Nota:2,5 / 5,0
Todo mundo sabe que a nova Era de Ouro da TV é apaixonada por anti-heróis. Walter White (Bryan Cranston), Dexter (Michael C. Hall) e Don Draper (Jon Hamm) são só alguns. Mesmo assim, ainda existe algo desconcertante com o lançamento de Você diante da atual conjuntura social. É uma aposta ousada focar, hoje, num drama sobre o ponto de vista de um stalker obcecado por uma mulher. Muitos irão reclamar desta crítica mencionar o movimento #MeToo. Outros irão dizer que é só entretenimento, então não devia contar. Porém, está na hora de perceber que a televisão surge como uma janela da humanidade. O que aparece nela tem importância significativa. A narrativa importa. E o contexto também.
Baseado no livro de Caroline Kepnes, You (no original) gira em torno de Joe (Penn Badgley), gerente de uma livraria que se apaixona por Beck (Elizabeth Lail), uma aspirante à escritora. Decidido a conquistá-la, o protagonista não encontra limites em seus planos, enquanto tenta esconder suas ações obscuras dela.
Por um lado, a obra produzida por Greg Berlanti e Sera Gamble sabe que está pisando em ovos. O uso de uma criativa narração nos coloca, rapidamente, dentro da mente de Joe, apontando como nem tudo que aparece na tela é real. Existe um filtro: o olhar dele. Ao mesmo tempo, o drama faz críticas interessantes sobre o uso das mídias sociais nas relações humanas. Logo, a história de Kepner tem potencial, mas apresenta falhas significativas.
Desde o início, o espectador sabe que Joe não está certo. Porém, duas coisas surgem amenizando suas ações terríveis. Sua relação com Paco (Luca Padovan) realmente traz um lado humano para o personagem, mesmo sendo forçada em determinados momentos. Se fosse só isso, seria aceitável. O problema surge mesmo quando, ao longo dos episódios, você percebe que ninguém presta nessa história. A ideia era mostrar como todos somos imperfeitos, mas o exagero como tal conceito é aplicado na trama coloca o protagonista em uma situação de vantagem. Pois "entendemos" o ponto de vista dele, dos outros não. Logo, é possível acreditar que parte do público pode torcer para um stalker - ou, pelo menos, tentar justificar e/ou romantizar suas ações.
Sinceramente, o mundo não precisa de uma série focada em atitudes inapropriadas e violentas contra mulheres.
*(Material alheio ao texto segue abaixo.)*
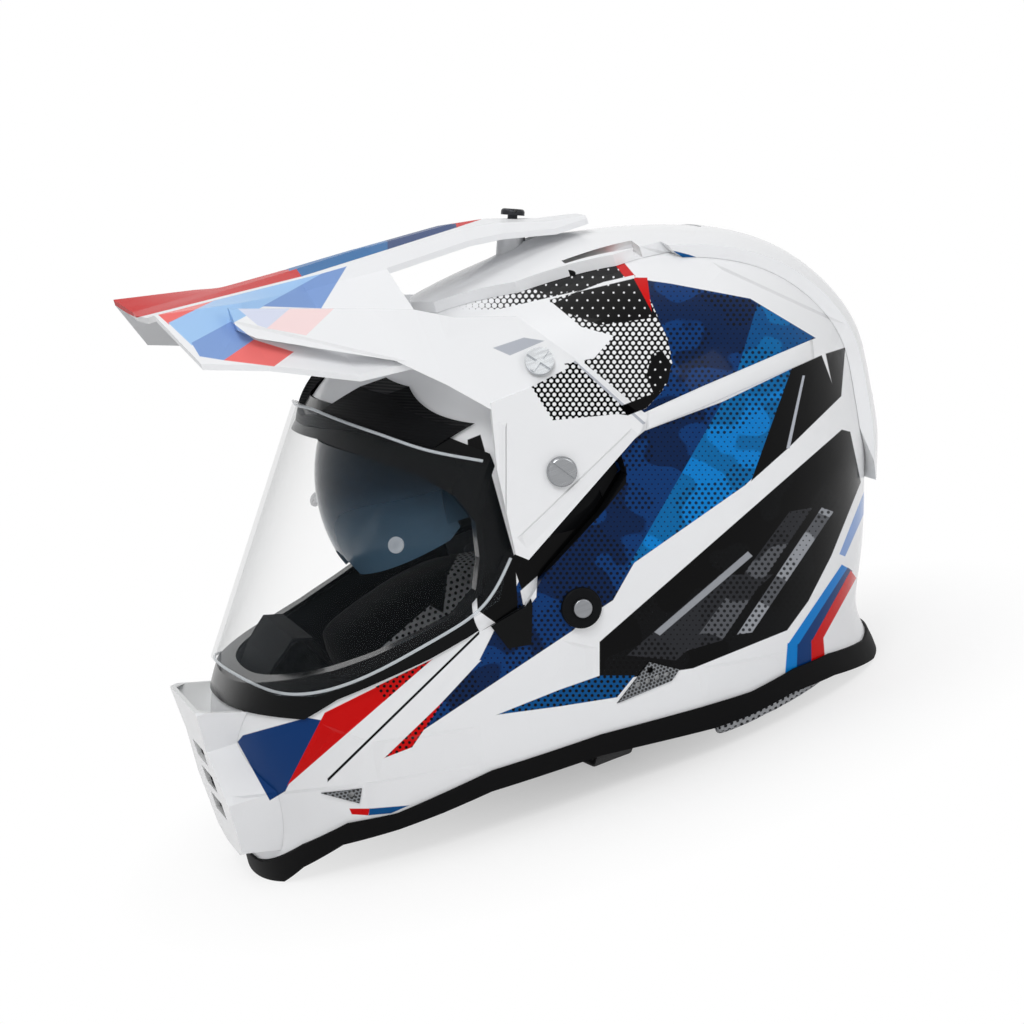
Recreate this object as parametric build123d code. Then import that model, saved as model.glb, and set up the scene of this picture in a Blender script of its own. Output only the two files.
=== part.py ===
from build123d import *

import os
from functools import lru_cache
from math import atan2, ceil, cos, hypot, pi, radians, sin, sqrt

# The helmet stands on its rim: +Z is up, the wearer looks along -Y and the wearer's left is +X.
# The origin lies on the table, straight below the axis of the face shield.

# Shell, in millimetres
reach = 190.0
height = 250.0
half_width = 125.0
shell_wall = 4.0
arc_steps = 10
# Each level: height, front reach, rear reach, half width, widest place, then the front fullness
level_shares = (
    (-0.040, 0.953, 0.789, 0.856, 0.116, 2.55),
    (0.080, 0.958, 0.800, 0.880, 0.126, 2.55),
    (0.180, 0.958, 0.842, 0.904, 0.147, 2.55),
    (0.300, 0.953, 0.905, 0.936, 0.179, 2.60),
    (0.376, 0.905, 0.937, 0.960, 0.200, 2.65),
    (0.420, 0.861, 0.958, 0.972, 0.211, 2.65),
    (0.540, 0.763, 0.984, 0.992, 0.232, 2.40),
    (0.660, 0.658, 0.989, 1.000, 0.247, 2.20),
    (0.760, 0.547, 0.937, 0.960, 0.253, 2.20),
    (0.840, 0.442, 0.853, 0.864, 0.253, 2.20),
    (0.904, 0.316, 0.726, 0.704, 0.253, 2.15),
    (0.948, 0.147, 0.568, 0.496, 0.253, 2.10),
    (0.976, -0.053, 0.421, 0.240, 0.253, 2.00),
)
crown_share = 0.05
rear_fullness = 2.10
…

Principalmente, quando tal personagem se enxerga como o único salvador da "amada" (ênfase no uso das aspas, pois isso não é amor). Isso sem falar que ele ainda acredita que a garota não consegue tomar decisões sozinha. Na reta final, a série até tenta surgir como uma crítica à necessidade de encontrar um príncipe encantado, mas não é a principal mensagem que a obra passa, infelizmente. Narrativas precisam ter vilões, erros e consequências para criar conflitos, mas a linha entre abordar e glorificar algo não deveria ser tão tênue.
Apesar de tais problemas e um ritmo irregular, é inegável que Você traz arcos interessantes. A disputa pela atenção de Beck entre Joe e a melhor amiga Peach (Shay Mitchell) é cheia de reviravoltas, numa espécie de rivalidade 'gato e rato' surreal. Quando chega o clímax de tal situação, a reta final da primeira temporada apresenta uma sensação de urgência que, finalmente, constrói o suspense prometido no piloto. Para quem leu o livro, também é uma surpresa perceber como essa não é uma adaptação fiel.
Em seu primeiro grande trabalho desde Gossip Girl, Penn Badgley faz uma performance excelente como Joe. Além da narração já elogiada anteriormente, ele consegue equilibrar o charme, o sarcasmo e a psicopatia do personagem. Inicialmente, Elisabeth Lail não tem muito o que trabalhar, mas consegue entregar grandes cenas dramáticas na reta final. Já os fãs de Pretty Little Liars ficarão contentes em saber que Shay Mitchell surge carismática como Peach, enquanto John Stamos é apenas um coadjuvante de luxo no papel de um terapeuta.
Uma montanha russa de falhas bizarras e intrigantes reviravoltas, é possível que tal série vire o novo 'guilty pleasure' da sua lista de maratonas. Vai depender se a história será capaz de prender sua atenção e se é impossível não problematizar tal jornada ao longo do caminho. De uma forma ou outra, nem todo mundo vai gostar de Você. Por mais bizarra que seja essa frase. Sério, quem pensou nesse título?